The quality of the cable also matters. New gear often comes with cheap ones that can make the picture fuzzy or snowy. Cables should be heavy enough to carry an unrestricted signal, shielded from interference, and have sturdy plugs.

Adjusting the color is crucial because manufacturers usually set the colors to high brightness to grab attention in the store.

They adjust the set "so it will scream at you when you come in the door," said Joe Kane, a consultant to the television industry. "They make the gray scale blue, they make the light output as high as it will go, and they quite often use edge enhancement so that when you are far away it appears to have detail." Experts call this "torch mode," which may be effective on the salesroom floor but is painful for home viewing.

Most new TV's have options in the on-screen menu that can improve color fidelity. Dedicated settings like "sports," "cinema," or "vivid" alter color and brightness for specific viewing conditions.

Sports mode usually emphasizes greens, to make fields look spectacular. Vivid usually pumps up colors and brightness for watching in bright rooms. Movie or cinema mode is usually the closest to studio standards.

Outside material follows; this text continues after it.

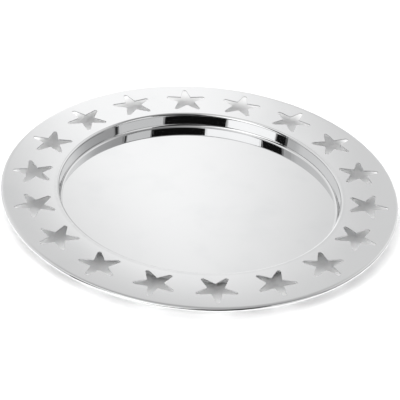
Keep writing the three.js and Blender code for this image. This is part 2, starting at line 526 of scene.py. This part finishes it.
class Graph:
    """Adds shader nodes with short calls. An input is a socket to link or a plain value."""

    def __init__(self, tree):
        self.tree = tree
        tree.nodes.clear()

    def node(self, kind, inputs, **settings):
        """Adds a node, with its inputs by name or by number."""
        made = self.tree.nodes.new(kind)
        for name, value in settings.items():
            setattr(made, name, value)
        for name, value in inputs.items():
            if isinstance(value, bpy.types.NodeSocket):
                self.tree.links.new(value, made.inputs[name])
            else:
                made.inputs[name].default_value = value
        return made

    def math(self, operation, *values):
        return self.node("ShaderNodeMath", dict(enumerate(values)), operation=operation).outputs[0]

    def product(self, first, *others):
        """Multiplies plain values."""
        for value in others:
            first = self.math("MULTIPLY", first, value)
        return first

    def total(self, first, *others):
        """Adds up plain values."""
        for value in others:
            first = self.math("ADD", first, value)
        return first

    def mixed(self, factor, first, second):
        """Mixes two plain values."""
        return self.node("ShaderNodeMix", {0: factor, 2: first, 3: second}).outputs[0]

    def combine(self, x, y, z):
        return self.node("ShaderNodeCombineXYZ", {0: x, 1: y, 2: z}).outputs[0]

    def split(self, vector):
        return self.node("ShaderNodeSeparateXYZ", {0: vector}).outputs

    def noise(self, vector, scale, detail=2.0, roughness=0.5):
        inputs = {"Vector": vector, "Scale": scale, "Detail": detail, "Roughness": roughness}
        return self.node("ShaderNodeTexNoise", inputs).outputs["Fac"]

    def smooth(self, value, start, end, low, high):
        """low up to start, high from end, and a smooth step between."""
        inputs = {"Value": value, "From Min": start, "From Max": end, "To Min": low, "To Max": high}
        return self.node("ShaderNodeMapRange", inputs, interpolation_type="SMOOTHSTEP").outputs[0]

    def blend(self, factor, first, second):
        """Mixes two colours."""
        made = self.node("ShaderNodeMix", {0: factor}, data_type="RGBA")
        for socket, value in ((made.inputs[6], first), (made.inputs[7], second)):
            if isinstance(value, bpy.types.NodeSocket):
                self.tree.links.new(value, socket)
            else:
                socket.default_value = (*value, 1)
        return made.outputs[2]

    def bump(self, height, distance, strength=1.0, normal=None):
        inputs = {"Height": height, "Distance": distance, "Strength": strength}
        if normal is not None:
            inputs["Normal"] = normal
        return self.node("ShaderNodeBump", inputs).outputs[0]

    def surface(self, inputs):
        shader = self.node("ShaderNodeBsdfPrincipled", inputs)
        self.node("ShaderNodeOutputMaterial", {"Surface": shader.outputs[0]})
        return shader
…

But even these settings do not necessarily produce the truest color. For that, you have to do the calibration yourself.

The simplest and least expensive way to calibrate a TV is to use the free THX Optimizer on any THX-certified DVD, like "The Incredibles" from Pixar. The DVD offers instructions on how to set color, tint, contrast and sharpness with on-screen tests.

"The procedures are basically the same we do on the master display monitor at the studio," said Rick Dean, vice president for technology development of THX, which has created certification standards for sound and picture in theaters and consumer electronic equipment. The optimizer works best with a $2 pair of blue-lens glasses available from the THX Web site (

Sound & Vision magazine offers Home Theater Tune Up, a DVD with step-by-step instructions, tips and test patterns for adjusting the picture (, $21.95). But because it was produced in 2000, some of its advice might be outdated.

The Monster Cable I.S.F. HDTV Calibration Wizard (to be available this month at, $29.95) is even simpler to use. Instead of using test patterns, viewers watch video clips for adjustments. For instance, the viewer adjusts the black level until the lapel of a dark jacket onscreen is distinct from the dark shirt beneath it.

Another option, Joe Kane's Digital Video Essentials (, $24.99), is up to date, but requires you to sit through lengthy explanations of how the tests work before you can use them.

The Avia Guide to Home Theater (, $49.99) has a great deal of information arranged in detailed menus so you can get an overview of a home theater setup, deeper information from submenus or skip right to the comprehensive collection of tests.

For the highest degree of picture accuracy, technicians certified by the Imaging Science Foundation use electronic color analyzers to adjust a TV to industry standards. The I.S.F. Web site,, offers a list of technicians around the country who can perform this service.

Even after you have your TV calibrated properly, settings can drift over time, requiring readjustment. And sometimes a calibrated TV looks a little dull to viewers accustomed to torch mode. "Live with it a few weeks," Mr. Kane said, "then go back to what you used to watch. In most cases you'll say, 'Wow, this is awful.' "

The various devices that are hooked up to most TV's also affect picture quality. The cable box, DVD player, TiVo or digital video recorder - in addition to the TV - all have computer chips that process the video image on your screen.

The problem is these chips are not perfect, and each round of processing can add errors that diminish or distort the picture. The goal is to have the best-suited chip handle the processing, but how do you know which is best?

Only trial-and-error testing will tell. In most cases, the TV set has the best chips, but there are exceptions. To ferret out the superior chip you have to try various settings and connections.

For instance, you can connect a DVD player to your TV using a component cable. Component cables send an analog signal, which lets the TV do the bulk of the processing. Then for comparison, you can connect the same DVD player, set to progressive scan, using an HDMI or DVI cable, which transmits a digital signal largely processed by the player. Decide which connection gives you the better picture.

If it's too close to call, you can use the HQV Benchmark DVD from Silicon Optix (, $30), which has tests that reveal signal processing differences that may be subtle.

And if fine-tuning your set sounds too complicated, fear not. Even professionals like Scott Jordan, a home theater consultant with Electronics Design Group, say just about anyone can do it. "For the few hours it takes," Mr. Jordan said, "you'll have years of better TV."